Getting that material up on some sort of subscription service, to get them syndication dollars would fit very nicely with that. And that’s mostly what the console subscription services are about.
But the publishers/devs aren’t going to get involved if they can’t get some money for that old IP. And such a service is not going to have much luck attracting people off having a deep catalog of outdated material. They’ll need the latest and greatest releases for that. The producers will be willing to trade some of that sales revenue on the new shit, if the money is there on the back catalog.
And that’s likely where Nvidia’s problem lies, and at least some of the issue with Stadia and the others. You tell everyone who will listen that you’re going to replace the primary revenue stream with something that pays less. Rather than add a new one. And then the back end of it doesn’t pay enough on the older stuff where any exploitation is good. Content producers are better off selling a million copies at a dollar during a Steam sale than they are getting half a cent a user from millions of users.
It doesn’t actually solve their problem. And the base idea isn’t compelling or practical enough to attract enough user so companies have to play ball.
The working examples are from Xbox and Sony. Who both produce and publish material themselves. So they have their own compelling, desirable content to attract people. And a walled garden machine to tie it into.

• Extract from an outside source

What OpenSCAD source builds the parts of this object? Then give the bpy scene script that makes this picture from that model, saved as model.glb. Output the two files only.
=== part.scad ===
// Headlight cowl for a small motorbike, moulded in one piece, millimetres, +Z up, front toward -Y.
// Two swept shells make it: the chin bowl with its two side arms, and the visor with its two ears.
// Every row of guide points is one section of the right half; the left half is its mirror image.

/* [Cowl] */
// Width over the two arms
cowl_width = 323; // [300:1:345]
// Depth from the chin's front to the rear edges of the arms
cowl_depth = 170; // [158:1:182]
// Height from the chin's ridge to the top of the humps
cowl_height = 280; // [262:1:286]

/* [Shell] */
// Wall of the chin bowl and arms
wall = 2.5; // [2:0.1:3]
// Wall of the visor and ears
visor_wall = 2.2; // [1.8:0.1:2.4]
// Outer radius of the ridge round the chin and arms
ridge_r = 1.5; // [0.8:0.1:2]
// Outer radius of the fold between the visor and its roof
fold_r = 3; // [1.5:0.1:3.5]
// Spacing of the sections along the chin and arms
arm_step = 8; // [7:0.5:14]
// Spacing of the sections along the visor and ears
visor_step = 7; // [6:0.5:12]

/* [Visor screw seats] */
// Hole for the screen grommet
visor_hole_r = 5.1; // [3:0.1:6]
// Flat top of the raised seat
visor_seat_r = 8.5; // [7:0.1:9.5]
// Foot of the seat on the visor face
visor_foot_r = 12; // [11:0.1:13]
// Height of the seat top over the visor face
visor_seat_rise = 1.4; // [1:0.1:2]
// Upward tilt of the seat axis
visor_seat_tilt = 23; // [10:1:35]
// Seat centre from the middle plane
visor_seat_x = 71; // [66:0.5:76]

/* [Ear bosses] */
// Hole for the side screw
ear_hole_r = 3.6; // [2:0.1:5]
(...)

So they have that leverage on user base.
Netflix ran into that same issue. Without any of their own content, when the money from streaming became good enough. Content producers began to pull their material, because they wanted a bigger piece of the pie and could get a better deal elsewhere. Netflix had to respond by producing it’s own content.
Now that content is the primary reason to have Netflix. Not their selection of last year’s movies and 20 year old TV.
(Sorry that’s so long. Short on sleep and I kinda got lost).